There are two separate value layers to think about. The first is promotional value: how much extra betting power the offer gives you. The second is operational value: how likely you are to realise that value without delays, restrictions, or terms disputes. Bet 90’s offshore status in the UK makes the second layer especially important. Even if the offer itself is reasonable, complaint leverage is weaker than with a UKGC-licensed operator, so due diligence matters more.

  • Situations where the value can be acceptable:
    • You already planned to place qualifying football bets.
    • The bonus has a realistic wagering target and clear expiry period.
    • You are comfortable verifying early and keeping documents ready.
    • Your chosen markets are eligible and you can stay within stake caps.
  • Situations where the value often weakens:
    • The offer pushes you into bets you would not normally make.
    • Contribution rules are uneven across products.
    • You need fast access to winnings and do not want withdrawal friction.
    • You are relying on the promotion as the main reason to join, rather than as a small extra.

That last point is worth stressing. Experienced players usually get more from a bonus when they already intended to bet. If you change your staking plan purely to chase an offer, the expected value can deteriorate quickly. Bet 90’s promo structure appears better suited to people who can fit the bonus around their normal play, not the other way round.

Practical clearing strategy for experienced players

If you do take a promotion, the safest approach is operational discipline. Start by reading the bonus terms before you deposit, not after. Then match your play style to the clearing rules instead of trying to force the rules around your play. That means using eligible markets, avoiding bet sizes above the cap, and monitoring turnover as if it were a separate bankroll task.
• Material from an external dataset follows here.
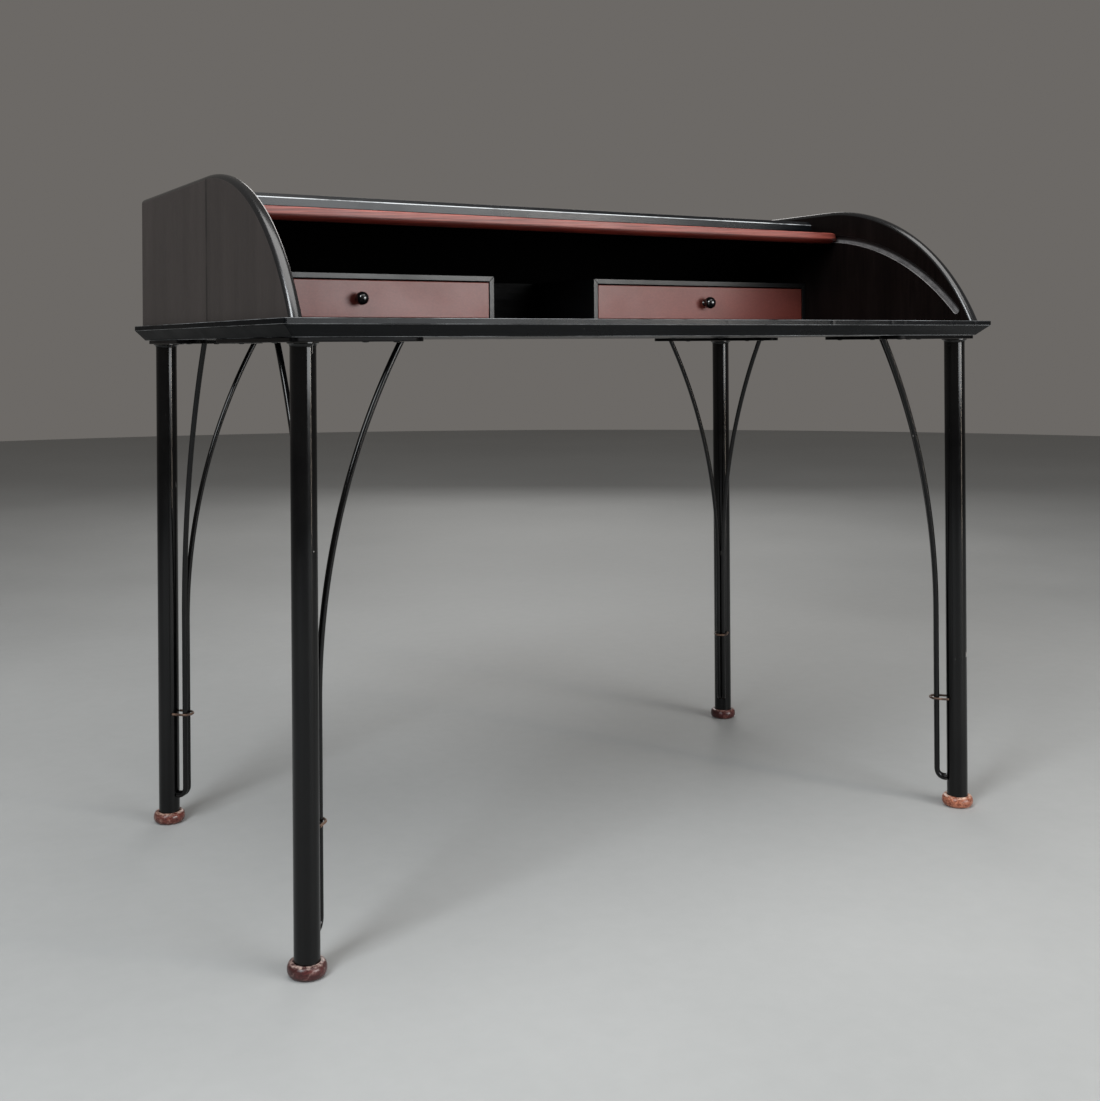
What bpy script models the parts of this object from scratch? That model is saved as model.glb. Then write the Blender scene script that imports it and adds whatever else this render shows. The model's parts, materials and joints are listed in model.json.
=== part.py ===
# Roll top desk on four steel legs.
# A moulded desk top carries two quarter-round side panels, a cover board, a back, two small
# drawer cases, and a tambour that runs in a curved groove in each side panel.
# Units are metres. +Z is up, +X is the sitter's right, +Y is the back of the desk.
# The origin is on the floor, below the middle of the desk top.
import math

import bmesh
import bpy
from mathutils import Matrix, Vector

GAP = 0.0003                      # between pieces that touch

# Legs and what is fixed to them
LEG_X = 0.5355                    # leg axis from the middle, sideways
LEG_Y = 0.2810                    # leg axis from the middle, front to back
LEG_RADIUS = 0.0153
LEG_WALL = 0.0020
COLLAR_RADIUS = 0.0185            # flared weld collar at the top of a leg
COLLAR_HEIGHT = 0.0055
FOOT_RADIUS = 0.0230
FOOT_BASE_RADIUS = 0.0185
FOOT_HEIGHT = 0.0165
FOOT_SOCKET_DEPTH = 0.0040
PLATE_THICKNESS = 0.0050
PLATE_HALF_WIDTH = 0.0220
PLATE_ARM = 0.1510                # from the leg axis to the round end of an arm
FRONT_PLATE_SIDE_ARM = 0.2700     # the front plates run further back along the sides
BRACE_RADIUS = 0.0039
BRACE_PITCH = 0.0082              # between the two braces of a leg
BRACE_STAND_OFF = 0.0296          # from the leg axis to the pair of braces
BRACE_BOTTOM = 0.0420
BRACE_BEND = 0.0120
BRACE_STRAIGHT_TOP = 0.3000       # the straight run ends and the curve starts here
BRACE_REACH = 0.1320              # from the leg axis to the top of a brace
RING_WIRE_RADIUS = 0.0017
RING_HALF_WIDTH = 0.0112
RING_REACH = 0.0393
RING_HEIGHT = 0.1650

# Desk top
TOP_LENGTH = 1.1450
TOP_DEPTH = 0.6420
TOP_Z = 0.7490                    # writing surface
TOP_THICKNESS = 0.0220
LIP_HEIGHT = 0.0070               # upright lip of the edge moulding
LIP_ARRIS = 0.0010
MOULDING_BEVEL = 0.0155           # inset of the bevel below the lip
MOULDING_WIDTH = 0.0300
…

A sensible checklist looks like this:

  • Confirm whether the bonus is opt-in or automatic.
  • Check the exact wagering multiplier and deadline.
  • Verify whether your deposit method qualifies.
  • Keep stakes comfortably below the maximum allowed while the bonus is active.
  • Track every qualifying bet so you know how much rollover remains.
  • Complete KYC early if possible, especially if you plan to withdraw any meaningful amount.

For sports bonuses, accumulators can sometimes look attractive because they increase the apparent upside. In reality, they can also raise variance and reduce predictability. If the promotion rewards accas, do not assume a bigger potential return equals better bonus value. The real question is whether the added legs improve your expected return or simply add risk.

Risks, trade-offs, and limitations

Bet 90’s bonus ecosystem carries a few structural trade-offs that experienced UK players should not ignore. The biggest is regulatory. A Curacao-licensed operator does not offer the same complaint framework or player protections as a UKGC-licensed brand. That does not automatically mean problems, but it does change the cost of a dispute.

Another issue is withdrawal latency. Community reports have mentioned that “instant” withdrawals can become slower pending periods, especially for UK Visa Debit users. If your bonus conversion strategy depends on quick access to funds, this matters. A promotion that is technically fair can still be operationally inconvenient.

There is also the issue of account restrictions. Some bettors report stake-limitation behaviour after winning runs. That is common in the wider industry, but it is relevant when assessing long-term value. A bonus can look generous if you are a new depositor, yet less useful if the operator later limits your staking power.

Finally, remember that bonus terms are the real product. The headline offer is only the wrapper. If the small print includes strict game exclusions, low max bets, short deadlines, or withdrawal conditions that are hard to satisfy, the “value” is mostly theoretical.

When a no-deposit style offer makes sense

No-deposit bonuses are often misunderstood. They are not free money in the simple sense; they are usually a low-risk sample of the operator’s promotional structure. That means they can be useful for testing the account experience, but only if you treat them as a controlled probe rather than a guaranteed profit source.

For Bet 90, a no-deposit style offer is most useful if you want to assess the following:

  • How easy the account activation process is.
  • How clearly the site presents bonus status and progress.
  • Whether withdrawal rules are communicated cleanly.
  • Whether the brand’s support and verification process feel manageable.

If those basics are weak, the value of the bonus falls sharply. An experienced player should care less about the nominal amount and more about the operator’s handling of the bonus lifecycle from sign-up to withdrawal.

Bottom line on Bet 90 bonuses

Bet 90 promotions are best assessed as functional rather than exceptional. They may be useful for players who understand bonus mechanics, can work within clear limits, and do not need a premium UK-regulated experience. They are less compelling for anyone who wants clean withdrawal certainty, strong complaint recourse, or top-tier bonus transparency.

If you approach the offers with a disciplined mindset, the brand can still have some value. If you approach them as a shortcut, the friction is more likely to outweigh the headline appeal.

Is a Bet 90 bonus automatically good value?

No. The headline amount matters less than wagering, expiry, stake limits, payment restrictions, and withdrawal conditions. A smaller but cleaner offer can be better value than a larger one with restrictive terms.

Why does verification matter so much with Bet 90 promotions?

Because bonus value is only real if you can cash out. If KYC is left until the end, the withdrawal path can slow down. Preparing documents early reduces friction.

Should UK players treat Bet 90 like a standard UK bookmaker?

No. It is an offshore operator in the UK context, so the protections, complaint route, and overall regulatory framework are different from a UKGC-licensed bookmaker.

What is the biggest mistake players make with bonuses?

Accepting the offer without reading the small print, then using the wrong markets, staking too high, or missing the expiry window.